Budget travelers can eat extremely well for R$60-100 per day ($12-20 USD) by sticking to padarias, self-service buffets, and street food. Mid-range with one boteco dinner: R$120-200 ($24-40). A full churrascaria experience or a top moqueca restaurant runs R$150-300 per person ($30-60). Brazil is significantly cheaper than Argentina or Chile, and roughly half the price of US fine dining.

Is Brazilian street food safe?

In major cities yes, with standard rules: busy stalls with high turnover, freshly cooked items rather than pre-made ones sitting out, bottled water. The padaria and feira systems are well-regulated. Be more cautious with raw items, ice from unknown sources, and beachside seafood stands during peak heat. Cariocas (Rio locals) and Paulistas eat street food daily without issue.

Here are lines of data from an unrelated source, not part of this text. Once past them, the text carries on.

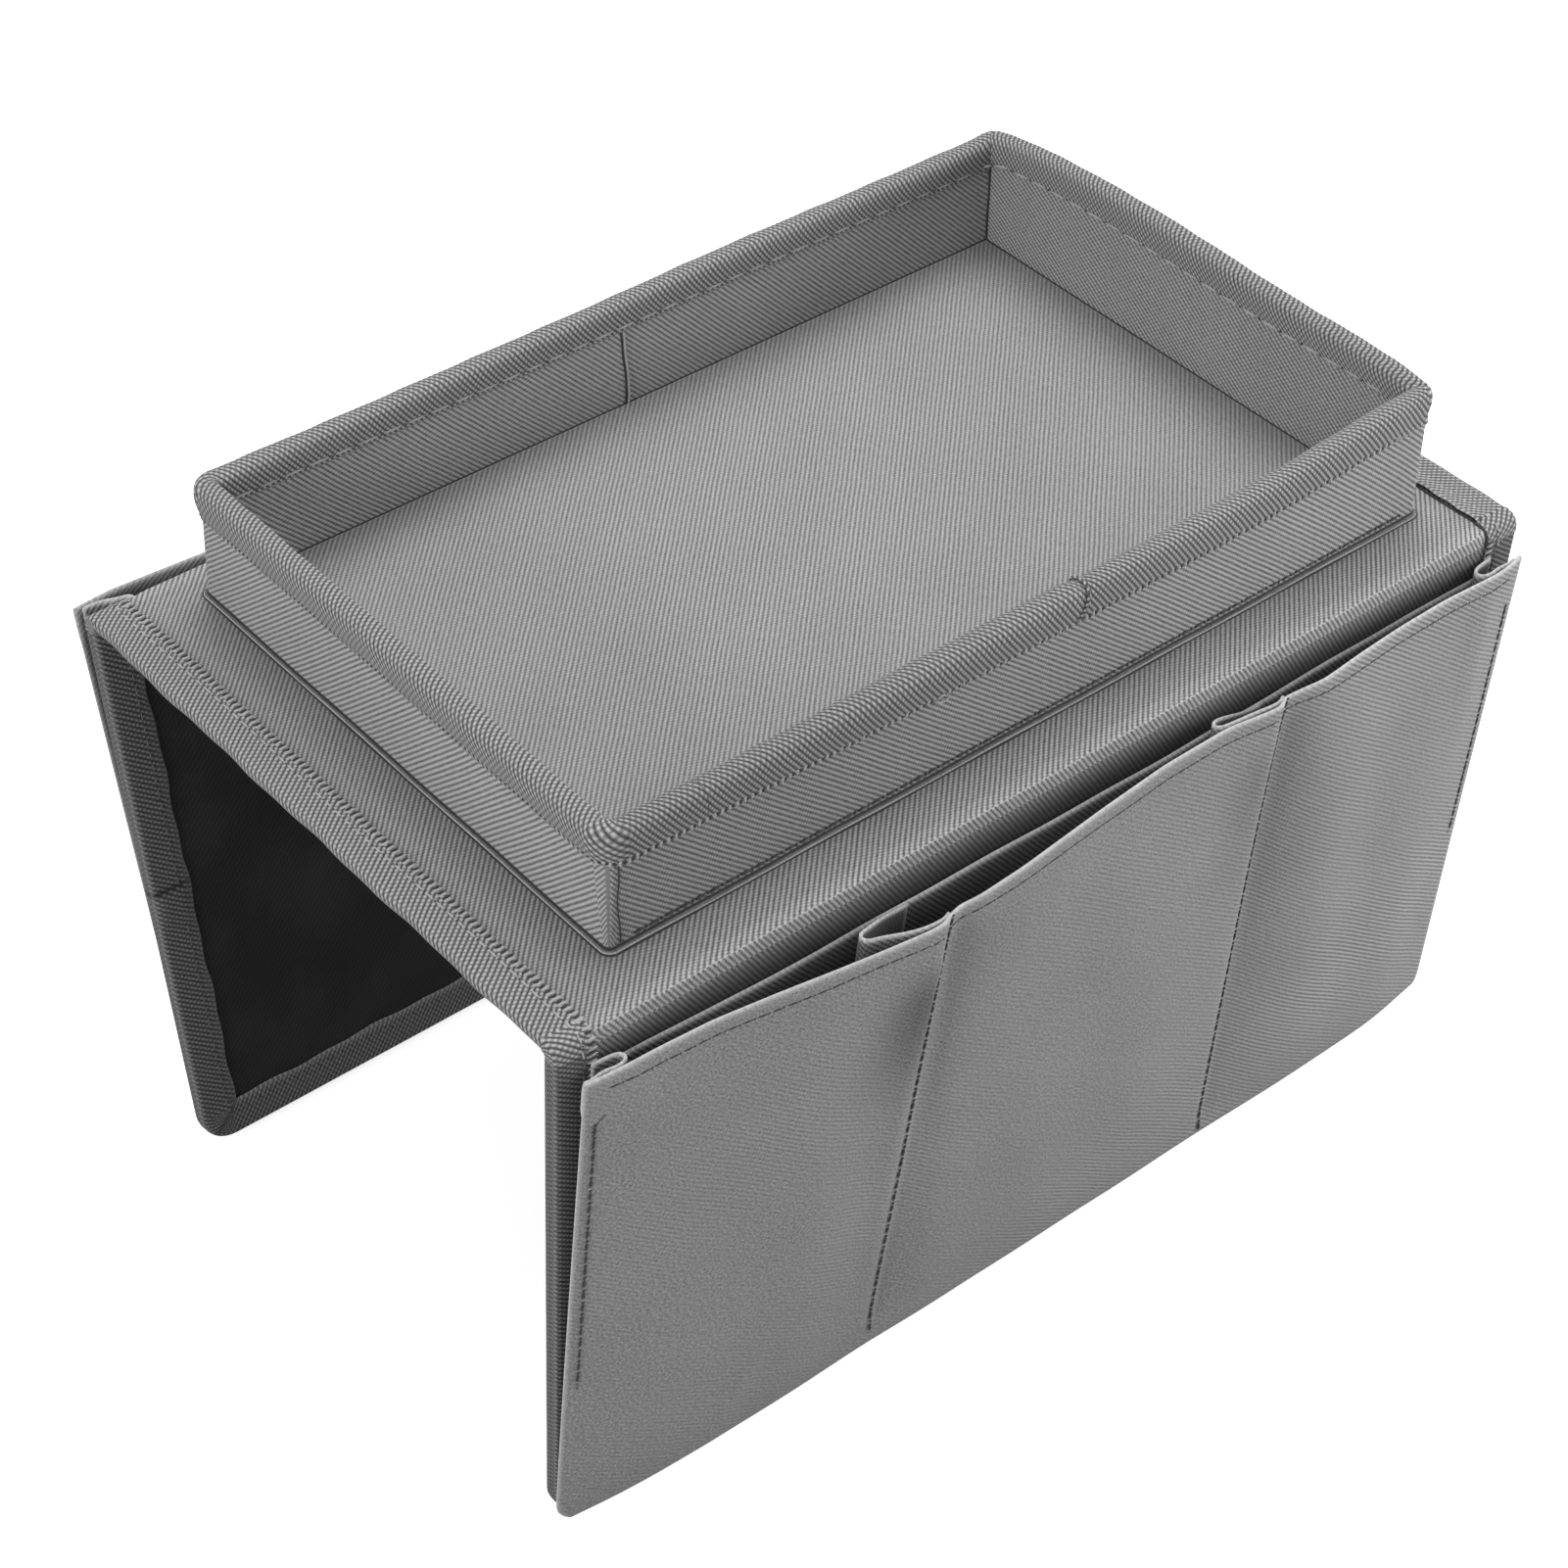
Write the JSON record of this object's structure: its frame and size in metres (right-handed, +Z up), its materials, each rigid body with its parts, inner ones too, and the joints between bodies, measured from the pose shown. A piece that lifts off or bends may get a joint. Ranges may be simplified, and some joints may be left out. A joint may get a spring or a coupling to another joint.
{
  "type": "sofa arm tray",
  "caption": "Stiffened cloth saddle for a sofa arm with a shallow tray sewn on top and bellows pockets on two hanging flaps.",
  "frame": {"origin": "centre of the top panel's underside, which lies on the sofa's arm", "axes": "+X along the sofa's arm, +Y across it towards the rear flap, +Z up"},
  "size_m": [0.33, 0.2313, 0.2202],
  "materials": {
    "cover_cloth": "ribbed woven polyester, matt",
    "binding_tape": "waffle-ribbed woven tape, matt",
    "lining_cloth": "coated woven back, near black",
    "stiffening_board": "plain sheet"
  },
  "bodies": {
    "saddle": {"top_cover": "cover_cloth", "top_board": "stiffening_board", "top_lining": "lining_cloth", "left_end_binding": "binding_tape", "right_end_binding": "binding_tape", "tray_floor_board": "stiffening_board", "tray_floor_cover": "cover_cloth", "tray_front_wall_board": "stiffening_board", "tray_rear_wall_board": "stiffening_board", "tray_left_wall_board": "stiffening_board", "tray_right_wall_board": "stiffening_board", "tray_outer_wall_cloth": "cover_cloth", "tray_inner_wall_cloth": "cover_cloth", "tray_rim_binding": "binding_tape", "tray_base_seam": "cover_cloth", "front_fold_cover": "cover_cloth", "front_fold_lining": "lining_cloth", "front_fold_bindings": "binding_tape", "rear_fold_cover": "cover_cloth", "rear_fold_lining": "lining_cloth", "rear_fold_bindings": "binding_tape"},
    "front_flap": {"front_flap_cover": "cover_cloth", "front_flap_board": "stiffening_board", "front_flap_lining": "lining_cloth", "front_flap_binding": "binding_tape", "front_pocket_back": "cover_cloth", "front_pocket_bottom_hem": "cover_cloth", "front_left_divider": "cover_cloth", "front_right_divider": "cover_cloth", "front_left_end_gusset": "cover_cloth", "front_right_end_gusset": "cover_cloth"},
    "front_pocket": {"front_pocket_front": "cover_cloth"},
    "rear_flap": {"rear_flap_cover": "cover_cloth", "rear_flap_board": "stiffening_board", "rear_flap_lining": "lining_cloth", "rear_flap_binding": "binding_tape", "rear_pocket_back": "cover_cloth", "rear_pocket_bottom_hem": "cover_cloth", "rear_left_divider": "cover_cloth", "rear_right_divider": "cover_cloth", "rear_left_end_gusset": "cover_cloth", "rear_right_end_gusset": "cover_cloth"},
    "rear_pocket": {"rear_pocket_front": "cover_cloth"}
  },
  "joints": [
    {"name": "front_flap_fold", "type": "hinge", "parent": "saddle", "child": "front_flap", "pos_m": [0, -0.0985, -0.0013], "axis": [-1, 0, 0], "range_deg": [-47.5, 92.5], "deforming": ["front_fold_cover", "front_fold_lining", "front_fold_bindings"]},
    {"name": "front_pocket_open", "type": "hinge", "parent": "front_flap", "child": "front_pocket", "pos_m": [0, -0.09785, -0.17894], "axis": [1, 0, 0], "range_deg": [-1.5, 10], "deforming": ["front_left_divider", "front_right_divider", "front_left_end_gusset", "front_right_end_gusset"]},
    {"name": "rear_flap_fold", "type": "hinge", "parent": "saddle", "child": "rear_flap", "pos_m": [0, 0.0985, -0.0013], "axis": [1, 0, 0], "range_deg": [-78.5, 98.5], "deforming": ["rear_fold_cover", "rear_fold_lining", "rear_fold_bindings"]},
    {"name": "rear_pocket_open", "type": "hinge", "parent": "rear_flap", "child": "rear_pocket", "pos_m": [0, 0.07929, -0.1779], "axis": [-1, 0, 0], "range_deg": [-1.5, 10], "deforming": ["rear_left_divider", "rear_right_divider", "rear_left_end_gusset", "rear_right_end_gusset"]}
  ]
}
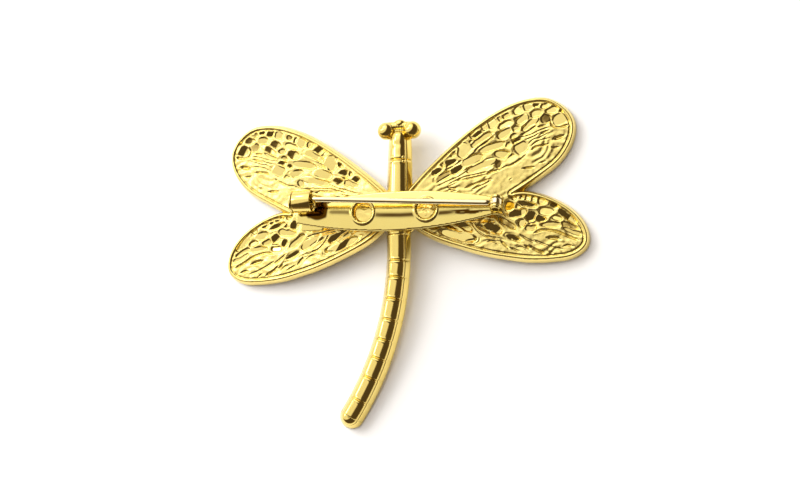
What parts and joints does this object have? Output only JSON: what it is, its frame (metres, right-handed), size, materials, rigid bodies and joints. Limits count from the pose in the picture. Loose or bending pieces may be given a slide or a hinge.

Which Brazilian city is best for food?

It depends on what you want. São Paulo has the widest variety, best restaurants overall, and the best street food markets. Salvador for Afro-Brazilian Bahian cuisine, the most distinctive flavors in Brazil. Belém for Amazonian food you can’t taste anywhere else. Porto Alegre for churrasco done right. Belo Horizonte for Minas Gerais home cooking. Rio is the postcard, but its food scene is the most touristy of the major cities.

When is the best time of year to visit Brazil for food?

Year-round eating is good. June is the festa junina (June festivals) season, with traditional corn treats like canjica, curau and pamonha plus sweets like paçoca and pé-de-moleque featured at every event. November and December bring summer fruit at its peak in the south. Carnival (February-March) is chaotic but food stalls multiply in every city. Avoid major rain seasons in Bahia (May-July) if you want to eat outdoors comfortably.

What’s the best Brazilian dessert?

Brigadeiro is the classic, but quindim (egg yolk coconut pudding) is more interesting if you’ve had brigadeiro elsewhere. Açaí na tigela is closer to a meal than a dessert. For something rarely available outside Brazil, try cocada (chewy coconut sweet) at a market, or bolo de rolo (rolled spice cake from Pernambuco). If you find canjica (white corn pudding) at a festa junina, it’s the homeliest, most Brazilian sweet on the continent.